Leading from the helm – the Saudi representing women in the maritime sector

Wijdan Alsuhaibani, President of the Arab Women in Maritime Association (AWiMA), truly believes there is nothing women cannot do, even if it means sailing in rough seas, writes Jethu Abraham.

It was a chance meeting with a shipping client, while she working in a creative agency, that got Wijdan Alsuhaibani interested in the maritime sector.

“One of our clients at the agency was National Shipping Company of Saudi Arabia (Bahri) and I got the opportunity to work closely with them for several months and from my interactions with them, I got very interested in the industry,” she says. “I was quite impressed with the shipping industry and how it served as the backbone for any economy and what I did notice back then was that it was virtually an untapped industry for women.”

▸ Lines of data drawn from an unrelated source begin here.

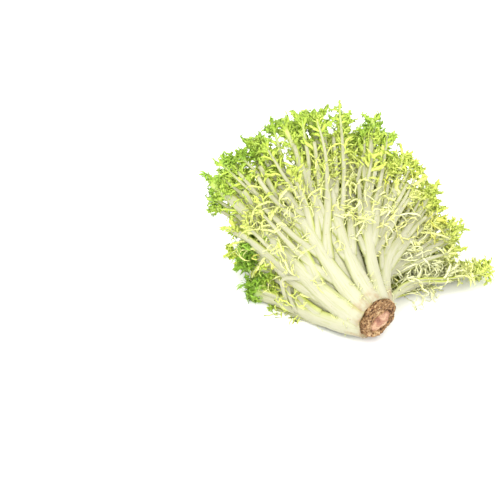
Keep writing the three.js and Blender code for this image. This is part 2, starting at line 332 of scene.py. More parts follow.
SCAB_DENSITY = 2.2e4  # to a square metre
SCAB_SIZES = (0.3, 1.7)  # in mm
SCAB = {"radius": 0.62, "sunk": 0.25, "bend": 0.12, "sides": 5}
SCAB_RINGS = (1, 1.05, 0.6, 0.12)  # parts of its radius, from the foot to the blunt end


def scab_shape():
    """A blunt, slightly bent scab that stands 1 high along Z, for scaling down."""
    shape = Shape()
    angles = -np.arange(SCAB["sides"]) * math.tau / SCAB["sides"]
    rings = []
    for k, part in enumerate(SCAB_RINGS):
        reach = part * SCAB["radius"]
        height = k / (len(SCAB_RINGS) - 1) - SCAB["sunk"]
        bent = SCAB["bend"] * k * draw(k, 3)
        rings.append([(reach * math.sin(a) + bent, reach * math.cos(a), height) for a in angles])
    shape.add_tube(np.array(rings)[:, ::-1] * METRE)
    return shape


root = put("root_end", root_shape().mesh("root_end", "heart", "relief"))
scab = bpy.data.objects.new("scab", scab_shape().mesh("scab"))

BARK_SHINE = {"Subsurface Weight": 0.08, "Subsurface Scale": 0.002, "IOR": 1.4}
BARK_RELIEF = [
    (0.05, (0.04, 0.016, 0.006)), (0.3, (0.155, 0.075, 0.028)), (0.6, (0.33, 0.195, 0.085)),
    (1.0, (0.60, 0.44, 0.25)),
]
HEART_RELIEF = [(0.2, (0.14, 0.05, 0.025)), (0.5, (0.33, 0.145, 0.085)), (0.8, (0.55, 0.36, 0.22))]
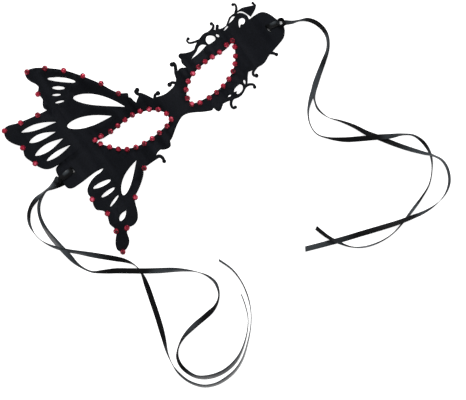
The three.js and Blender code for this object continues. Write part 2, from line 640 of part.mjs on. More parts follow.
/** One tail: a straight bar with a ring for each point of its route, laid along it. */
function tail(route, stack, leadPoints) {
  const steps = route.length - 1;
  const plan = new THREE.SplineCurve(route.map(([x, y]) => new THREE.Vector2(x, y)));
  const bar = new THREE.ExtrudeGeometry(ribbonSection(), { depth: steps, steps, bevelEnabled: false });
  const position = bar.getAttribute("position");
  for (let i = 0; i < position.count; i += 1) {
    const step = Math.round(position.getZ(i));
    const [, , degrees, lift] = route[step];
    const turn = THREE.MathUtils.degToRad(degrees);
    const together = step < leadPoints ? 1 : 0;
    const across = position.getX(i);
    const through = position.getY(i) + (stack * together * (RIBBON_THICKNESS + RIBBON_GAP)) / 2;
    const middle = plan.getPoint(step / steps);
    const along = plan.getTangent(step / steps);
    const side = Math.cos(turn) * across - Math.sin(turn) * through;
    const rise = Math.sin(turn) * across + Math.cos(turn) * through;
    const rest = (Math.abs(Math.sin(turn)) * RIBBON_WIDTH + RIBBON_THICKNESS) / 2 + RIBBON_GAP * together;
    position.setXYZ(i, middle.x - along.y * side, middle.y + along.x * side, rest + lift + rise + 0.1);
  }
  return solidOf(bar);
}

/** Loop of ribbon through the slot and round the end of the tab, and the knot on top of it. */
function hitch(side) {
  const sign = side === "right" ? 1 : -1;
  const inner = SLOT_OUT + 0.1; // against the outer side of the slot
  const outer = TAB_END[side] + RIBBON_GAP + RIBBON_THICKNESS;
  const under = TAB_LIFT - RIBBON_GAP - RIBBON_THICKNESS;
  const over = TAB_LIFT + LEATHER_THICKNESS + RIBBON_GAP + RIBBON_THICKNESS;
  const frame = (inset) => {
    const [near, far] = [sign * (inner + inset), sign * (outer - inset)].sort((a, b) => a - b);
    const [low, high] = [under + inset, over - inset];
    return [[near, low], [far, low], [far, high], [near, high]].map(vector);
  };
  const shape = new THREE.Shape(frame(0));
  shape.holes.push(new THREE.Path(frame(RIBBON_THICKNESS)));
  const band = new THREE.ExtrudeGeometry(shape, { depth: RIBBON_WIDTH, bevelEnabled: false });
  band.rotateX(Math.PI / 2).translate(0, SLOT_MIDDLE[side] + RIBBON_WIDTH / 2, 0);
  const knot = new THREE.SphereGeometry(1, 10, 7).scale(...KNOT_RADII).translate(...KNOTS[side]);
  return solidOf(band).add(solidOf(knot));
}

function ribbon(side) {
  const tails = Object.entries(ROUTES).filter(([name]) => name.startsWith(side));
  const strands = tails.map(([, route], index) => tail(route, index === 0 ? -1 : 1, LEAD_POINTS[side]));
  return meshOf(`ribbon_${side}`, joined([hitch(side), ...strands]), RIBBON_BLACK);
}

// Whole mask, moved so that the middle of the leather and stones stands at the origin

const mask = new THREE.Group();
mask.add(meshOf("leather_mask", leather(), LEATHER_BLACK), ...stones());
mask.updateMatrixWorld(true);
const middle = new THREE.Box3().setFromObject(mask).getCenter(new THREE.Vector3());
mask.add(ribbon("left"), ribbon("right"));
mask.position.set(-middle.x, -middle.y, 0);

const root = new THREE.Group();
root.add(mask);

export default root;
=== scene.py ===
"""Looks of a one-sided butterfly mask: cut black leather, red glass stones and two satin ribbons."""

import json
import logging
import math
from collections.abc import Callable, Iterator, Sequence
from contextlib import contextmanager
from dataclasses import dataclass
from enum import Enum

import bmesh
import bpy
import numpy as np
from mathutils import Matrix, Quaternion, Vector
from mathutils.kdtree import KDTree

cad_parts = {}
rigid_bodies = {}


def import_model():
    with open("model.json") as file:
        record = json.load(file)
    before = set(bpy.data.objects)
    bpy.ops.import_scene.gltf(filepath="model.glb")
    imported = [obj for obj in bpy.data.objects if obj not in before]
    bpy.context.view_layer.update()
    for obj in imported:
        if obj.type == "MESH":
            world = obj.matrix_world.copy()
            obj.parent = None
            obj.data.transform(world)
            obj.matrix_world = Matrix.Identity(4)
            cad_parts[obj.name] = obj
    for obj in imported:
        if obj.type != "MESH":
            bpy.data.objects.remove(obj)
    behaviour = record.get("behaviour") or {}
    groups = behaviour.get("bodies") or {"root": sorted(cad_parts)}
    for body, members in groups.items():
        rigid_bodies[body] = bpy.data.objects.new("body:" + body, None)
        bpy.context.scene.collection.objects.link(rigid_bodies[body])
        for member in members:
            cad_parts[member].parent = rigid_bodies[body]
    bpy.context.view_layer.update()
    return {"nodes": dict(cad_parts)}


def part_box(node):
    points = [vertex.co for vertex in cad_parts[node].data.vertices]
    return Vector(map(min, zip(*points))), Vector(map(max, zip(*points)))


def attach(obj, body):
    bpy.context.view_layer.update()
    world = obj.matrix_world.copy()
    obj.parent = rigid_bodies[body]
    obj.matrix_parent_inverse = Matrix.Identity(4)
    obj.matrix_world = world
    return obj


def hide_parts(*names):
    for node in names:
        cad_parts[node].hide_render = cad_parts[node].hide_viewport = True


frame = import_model()

LOG = logging.getLogger("butterfly mask")
MM = 0.001
Object = bpy.types.Object
Material = bpy.types.Material
Colour = tuple[float, float, float, float]
Route = list[tuple[float, float, float, float]]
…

Alsuhaibani, who’s based in Saudi Arabia, attended an interview at Bahri several months later, and secured a new role in the Branding and Communications wing for the shipping giant.

“Bahri offered a diverse training ground for me, with their experience in transporting oil, dry bulk, chemicals as well as general cargo and shipping management. I was keen to let the general public know about the dynamics of the shipping industry,” she continues. “Nobody really knows what happens in this industry, or how it moves the economy, or the legislations and principles behind it, despite it being so significant for a country.”

STEERING A PATH

In 2017, the Kingdom’s Ministry of Transportation sent an invitation to Bahri asking the company for a representative to head the KSA delegation for the Regional Conference for Women in the Maritime Sector held in Alexandria, Egypt. The conference was organised by the International Maritime Organisation (IMO) and held at the headquarters of the Arab Academy for Science, Technology and Maritime Transport. Alsuhaibani was nominated to lead the delegation representing the country for the conference.

“At the end of the week, the Arab Women in Maritime Association (AWiMA) was established following which a council was elected and I was elected to be its first President,” says Alsuhaibani of the newly established organisation set-up to “promote awareness and increase the participation of women in the maritime sector”.

In the last 25 years, several organisations have made attempts to increase the number of women in the maritime sector but actual statistics do not show any significant improvement. A report published by IMO in 1992 made an estimation of women’s representation at one or two percent of the world’s 1.25 million seafarers. Meanwhile, a 2016 manpower report from BIMCO and ICS indicated that only one percent accounted for women officers and cadets in engine departments.

“If we need to understand the challenges that women face, we need to first have women on-board. They are literally not there, currently. With just about two percent women across the globe going into actual seafaring, there are barely any women to talk about,” points out Alsuhaibani, adding that women are “not lining up for the job because they are also unaware of the opportunities available in the sector.”

Alsuhaibani understands the challenges of being offshore but believes it is too attractive an opportunity for women to miss and is keen on going the extra mile to spread awareness about the sector. “The maritime industry consists of a diverse, close-knit community and offers many interesting opportunities for women to work, both onshore and offshore.”

LAYING THE FOUNDATION

AWiMA’s core mission also includes aligning to and strengthening the mechanisms for implementation of global partnerships for sustainable development, particularly the UN 2030 Agenda for Sustainable Development.

“In its first year, we have so far forged partnerships with organisations such as the the Arab Academy for Science, Technology and Maritime Transport in Egypt and the Saudi Border Guards as well as the Public Transportation Authority in KSA, to promote our cause.”

Alsuhaibani also notes that the last two years have been significant, as the maritime sector “is more visible to the general public”, in terms of awareness about the industry and its operations.

“The visibility of the shipping industry has improved a lot in the last two years across the globe, more needs to be done in this regard but efforts are definitely moving in the right direction,” she adds hopefully.

The much-awaited giant maritime industries complex Ras-Al Khair Port being built in Saudi Arabia and formed in partnership with Aramco, Bahri, Hyundai Heavy Industries and Lamprell is touted to create more than 80,000 jobs by 2030.

“Plans are also underway to develop an institute for maritime studies, research and development within the complex, with special focus on professions associated with the maritime industry, for both men and women. It will significantly improve the chances for women in the region and will also be a follow-up on the equality vision for the women in KSA as a whole,” she adds. “Like any other industry, it is important to have a proper if not equal representation of women in the maritime sector, especially offshore. The industry should be proactive and more welcoming towards women and aspiring women should not shun this industry away when making career choices.”